* start *

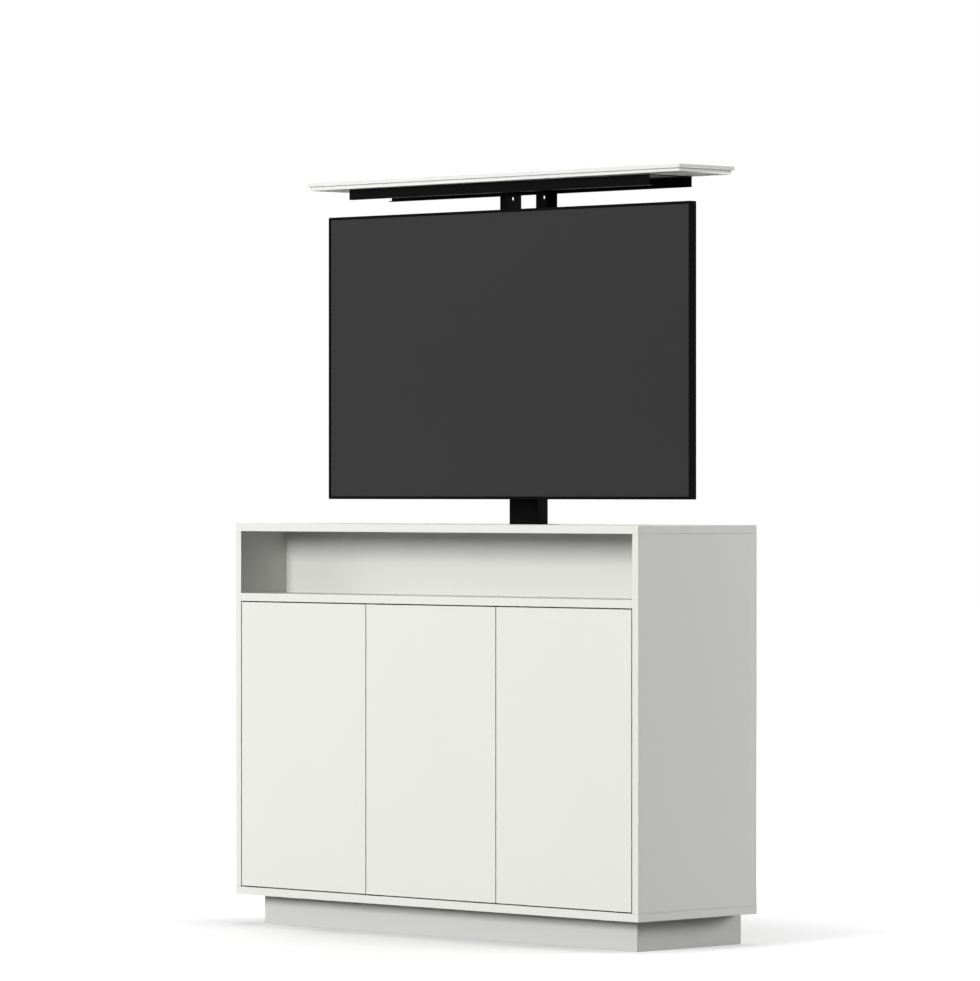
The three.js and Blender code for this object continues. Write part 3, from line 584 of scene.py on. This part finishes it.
# A round head on a shank, with a recess of the given outline for the driver
def screw(shape, place, sizes, recess):
    radius, height, shank, reach = sizes
    rows = (
        (shank, -reach),
        (shank, 0.0),
        (radius, 0.0),
        (radius, height * rim_share),
        (radius * crown_share, height),
    )
    loops = [loop_of(shape, circle(wide), level, place) for wide, level in rows]
    shape.faces.new(loops[0])
    for low, high in zip(loops, loops[1:]):
        wall(shape, low, high)
    outline = recess(radius * recess_share)
    mouth = loop_of(shape, outline, height, place)
    floor = loop_of(shape, outline, height * recess_floor_share, place)
    wall(shape, floor, mouth)
    shape.faces.new(floor)
    rings = (set(loops[-1]), set(mouth))
    rims = [edge for edge in shape.edges if any(set(edge.verts) <= ring for ring in rings)]
    bmesh.ops.bridge_loops(shape, edges=rims)


def fitting(shape, name, material, body):
    bmesh.ops.recalc_face_normals(shape, faces=shape.faces)
    piece = piece_from(shape, name, material)
    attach(piece, body)


# Screws on the hinge leaves: the heads lie on the faces that the leaves of a hinge turn to each other

leaf_nose = 3.0 * millimetre
leaf_length = 48.0 * millimetre
leaf_thickness = 3.0 * millimetre
leaf_screw_shares = (0.45, 0.85)
door_sides = (("left_door", -1.0), ("middle_door", -1.0), ("right_door", 1.0))


def leaf_screws(shape, node, side, level, outward):
    low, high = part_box(node)
    pin_x = low[0] + leaf_nose if side < 0 else high[0] - leaf_nose
    leaf_y = centre_of(low, high)[1]
    for share in leaf_screw_shares:
        x = pin_x - side * leaf_length * share
        screw(shape, facing((x, leaf_y, level), outward), leaf_screw, cross)


def hinge_screws():
    fixed = bmesh.new()
    for door, (body, side) in zip(door_numbers, door_sides):
        moving = bmesh.new()
        for end in ("top", "bottom"):
            door_leaf = "door_%d_%s_door_leaf" % (door, end)
            frame_leaf = "door_%d_%s_frame_leaf" % (door, end)
            door_low, door_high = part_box(door_leaf)
            frame_low, frame_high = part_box(frame_leaf)
            if end == "top":
                leaf_screws(moving, door_leaf, side, door_high[2], upwards)
                leaf_screws(fixed, frame_leaf, side, frame_high[2] - leaf_thickness, downwards)
            else:
                leaf_screws(moving, door_leaf, side, door_low[2], downwards)
                leaf_screws(fixed, frame_leaf, side, frame_low[2] + leaf_thickness, upwards)
        fitting(moving, body + "_hinge_screws", browned_steel, body)
    fitting(fixed, "frame_leaf_screws", browned_steel, "cabinet")


latch_ear_offset = 9.5 * millimetre
latch_ear_inset = 6.0 * millimetre
latch_ear_thickness = 3.0 * millimetre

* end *

• _Problem requirements_
Give an exact repetition of all the material.

• _Answer to this problem_
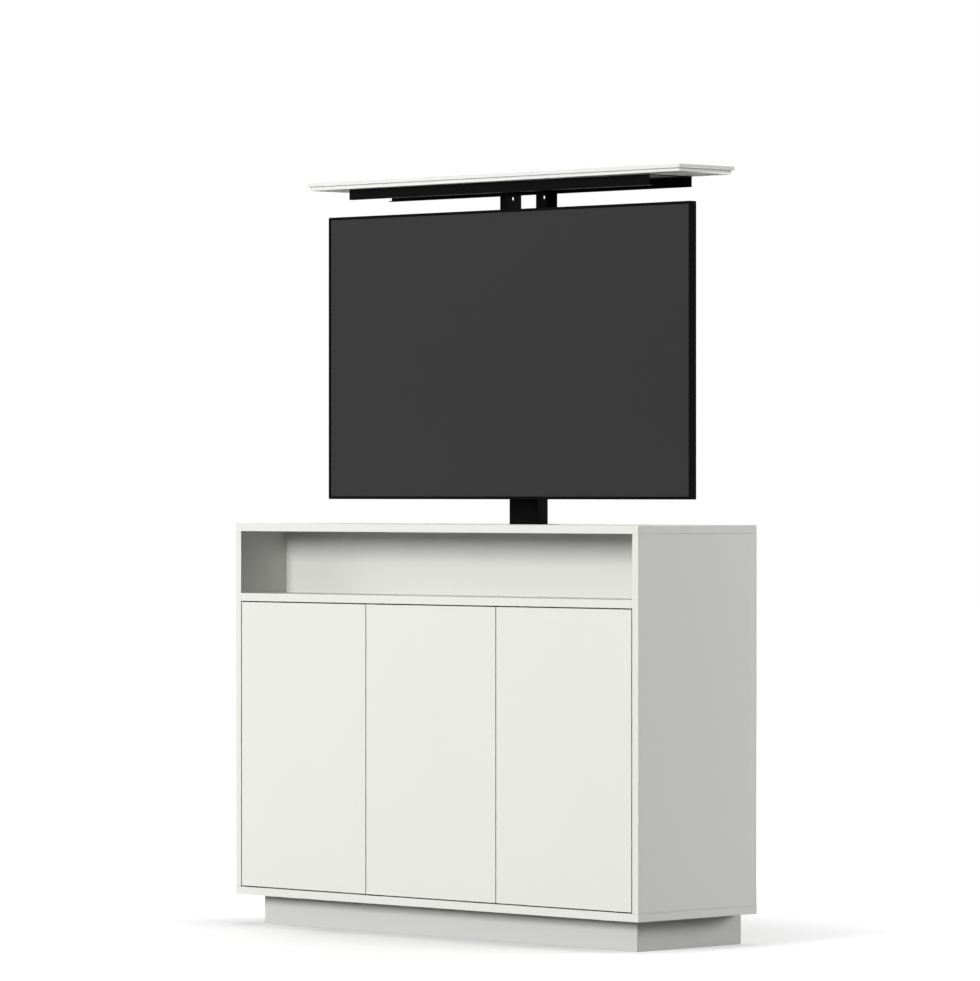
The three.js and Blender code for this object continues. Write part 3, from line 584 of scene.py on. This part finishes it.
# A round head on a shank, with a recess of the given outline for the driver
def screw(shape, place, sizes, recess):
    radius, height, shank, reach = sizes
    rows = (
        (shank, -reach),
        (shank, 0.0),
        (radius, 0.0),
        (radius, height * rim_share),
        (radius * crown_share, height),
    )
    loops = [loop_of(shape, circle(wide), level, place) for wide, level in rows]
    shape.faces.new(loops[0])
    for low, high in zip(loops, loops[1:]):
        wall(shape, low, high)
    outline = recess(radius * recess_share)
    mouth = loop_of(shape, outline, height, place)
    floor = loop_of(shape, outline, height * recess_floor_share, place)
    wall(shape, floor, mouth)
    shape.faces.new(floor)
    rings = (set(loops[-1]), set(mouth))
    rims = [edge for edge in shape.edges if any(set(edge.verts) <= ring for ring in rings)]
    bmesh.ops.bridge_loops(shape, edges=rims)


def fitting(shape, name, material, body):
    bmesh.ops.recalc_face_normals(shape, faces=shape.faces)
    piece = piece_from(shape, name, material)
    attach(piece, body)


# Screws on the hinge leaves: the heads lie on the faces that the leaves of a hinge turn to each other

leaf_nose = 3.0 * millimetre
leaf_length = 48.0 * millimetre
leaf_thickness = 3.0 * millimetre
leaf_screw_shares = (0.45, 0.85)
door_sides = (("left_door", -1.0), ("middle_door", -1.0), ("right_door", 1.0))


def leaf_screws(shape, node, side, level, outward):
    low, high = part_box(node)
    pin_x = low[0] + leaf_nose if side < 0 else high[0] - leaf_nose
    leaf_y = centre_of(low, high)[1]
    for share in leaf_screw_shares:
        x = pin_x - side * leaf_length * share
        screw(shape, facing((x, leaf_y, level), outward), leaf_screw, cross)


def hinge_screws():
    fixed = bmesh.new()
    for door, (body, side) in zip(door_numbers, door_sides):
        moving = bmesh.new()
        for end in ("top", "bottom"):
            door_leaf = "door_%d_%s_door_leaf" % (door, end)
            frame_leaf = "door_%d_%s_frame_leaf" % (door, end)
            door_low, door_high = part_box(door_leaf)
            frame_low, frame_high = part_box(frame_leaf)
            if end == "top":
                leaf_screws(moving, door_leaf, side, door_high[2], upwards)
                leaf_screws(fixed, frame_leaf, side, frame_high[2] - leaf_thickness, downwards)
            else:
                leaf_screws(moving, door_leaf, side, door_low[2], downwards)
                leaf_screws(fixed, frame_leaf, side, frame_low[2] + leaf_thickness, upwards)
        fitting(moving, body + "_hinge_screws", browned_steel, body)
    fitting(fixed, "frame_leaf_screws", browned_steel, "cabinet")


latch_ear_offset = 9.5 * millimetre
latch_ear_inset = 6.0 * millimetre
latch_ear_thickness = 3.0 * millimetre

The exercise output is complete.